All in all, The Woman should have taken more Hills Have Eyes and less of the generic horror film pill. Worth buying only if it's in the bargain bin.





NOW, onto a bit of a bone of contention I have surrounding the release.


I have a huge amount of time and respect for the horror site Bloody Disgusting, and will put it out there that they are one of the best horror sites today, but they have their own distribution label, Bloody Disgusting Selects, which they acquired The Woman with. That's cool. No problem there. Getting films out to the masses is difficult, and these guys are saints in their own right for aiding the cause. BUT, their end of year lists were dominated with The Woman as the best film of the year. And that, folks, is misleading.

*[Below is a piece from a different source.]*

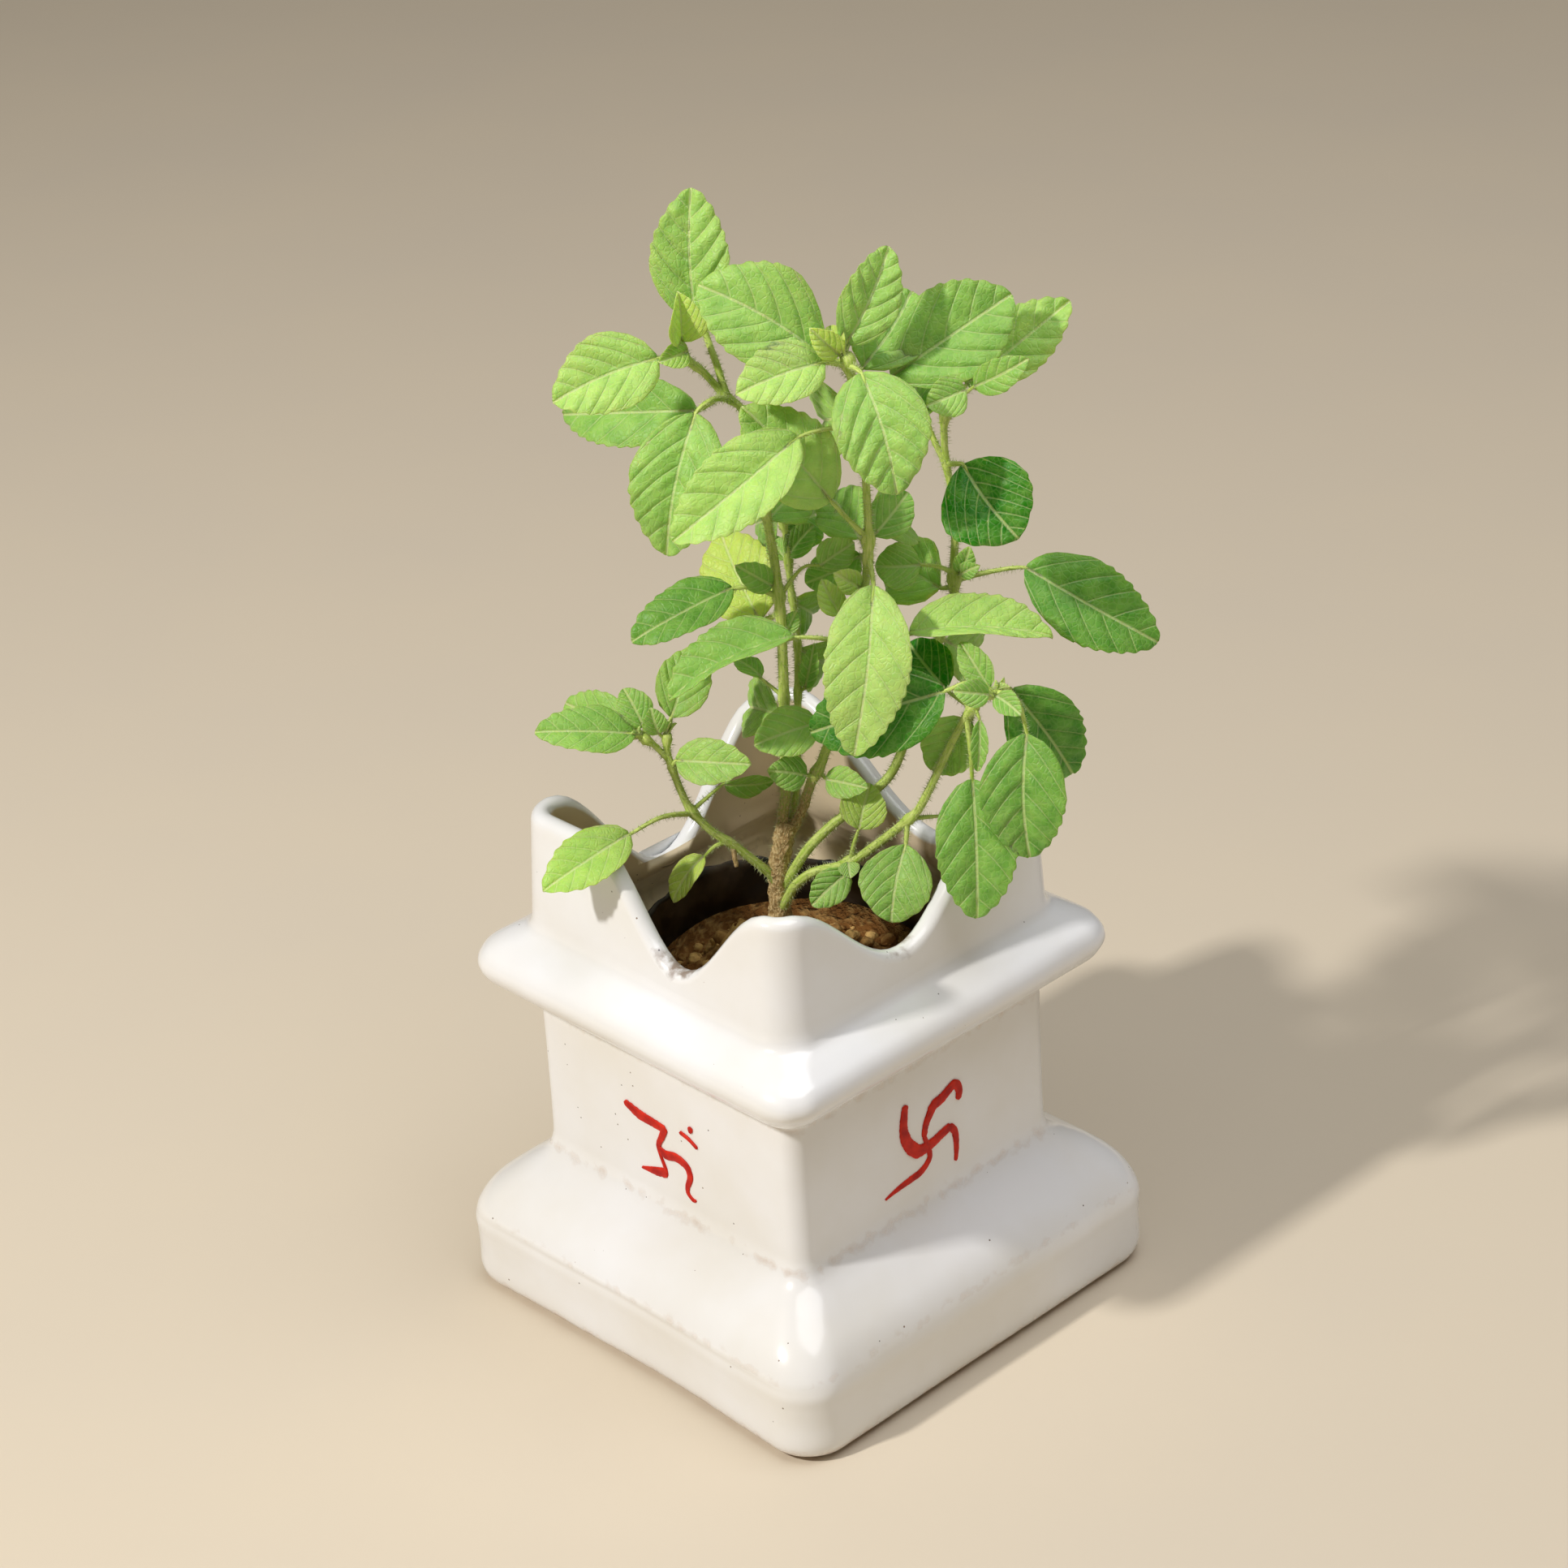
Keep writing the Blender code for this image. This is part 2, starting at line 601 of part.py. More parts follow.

Like I say, they are a site to typically trust and feel a part of, but they shamelessly used their clout to promote their purchase. They had a great campaign where fans helped design the cover art, they talked about the film, getting people amped up for it. That was enough. What they should not have done was go out and say The Woman was one of the best films of the year. It was not. By a long-shot. And the writer who did that even made a point that it wasn't because Bloody Disgusting was distributing the film.


Bullshit.


They tried to rig the election (which I do think tainted my view of the film a bit). I'm all for self-promotion and pushing what you got, but not when it interferes with the morals and integrity of what you have built. I have found myself feeling distanced from the site, but I know, like a scorned lover, I will call them back, seeing if we can work things out, find the common ground and move on. I just hope that this is a once off thing. 


Sites like Bloody Disgusting should be the safe-haven for the horror fan. If I wanted to read fluff pieces, I'd buy Fangoria.